In a related agenda item 8 on Report on High Level Ministerial Roundtable on increased ambition of Kyoto Protocol Commitments, China battled alone for the formation of a Contact Group to work further on the issue and to have concrete results that would raise the ambition of the pre-2020 pledges/targets of Annex I Parties (developed countries and countries with economies in transition). Arguing that the Kyoto Protocol is an important part of the Durban Package, China fought to overcome the objection of the European Union (supported by Australia and Norway) to the Contact Group.
(Under the Durban Package, the Ad hoc Working Group on the Durban Platform for Enhanced Action (ADP) comprises two workstreams: workstream 1 on ‘a protocol, another legal instrument or an agreed outcome with legal force’ that will enter into force for the post- 2020 period, and workstream 2 on a decision for pre-2020 climate actions.)

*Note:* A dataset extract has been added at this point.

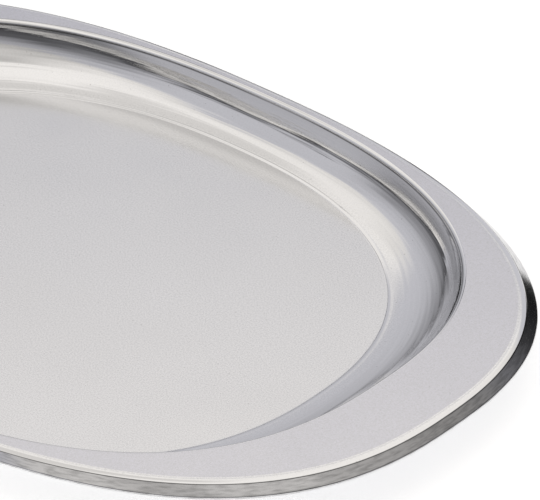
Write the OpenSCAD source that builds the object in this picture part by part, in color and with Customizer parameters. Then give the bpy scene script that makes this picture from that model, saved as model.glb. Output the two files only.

Though the CMP11 Vice-President initially ruled in favour of the Contact Group, the EU subsequently raised objection to its establishment, arguing that the process has ended and that the CMP plenary should simply take note of the report without further consideration.
After China’s strong insistence, the Vice-President proposed that Paul Watkins of France lead an informal consultation to find a way forward.
Many observers in the room commented on the lack of responsiveness to the issue of the Kyoto Protocol and increasing the pre-2020 ambition by the numerous African and SIDS delegates in the room, though the Protocol had been such a strong rallying cry for the Africa Group, the LDCs and AOSIS in previous years.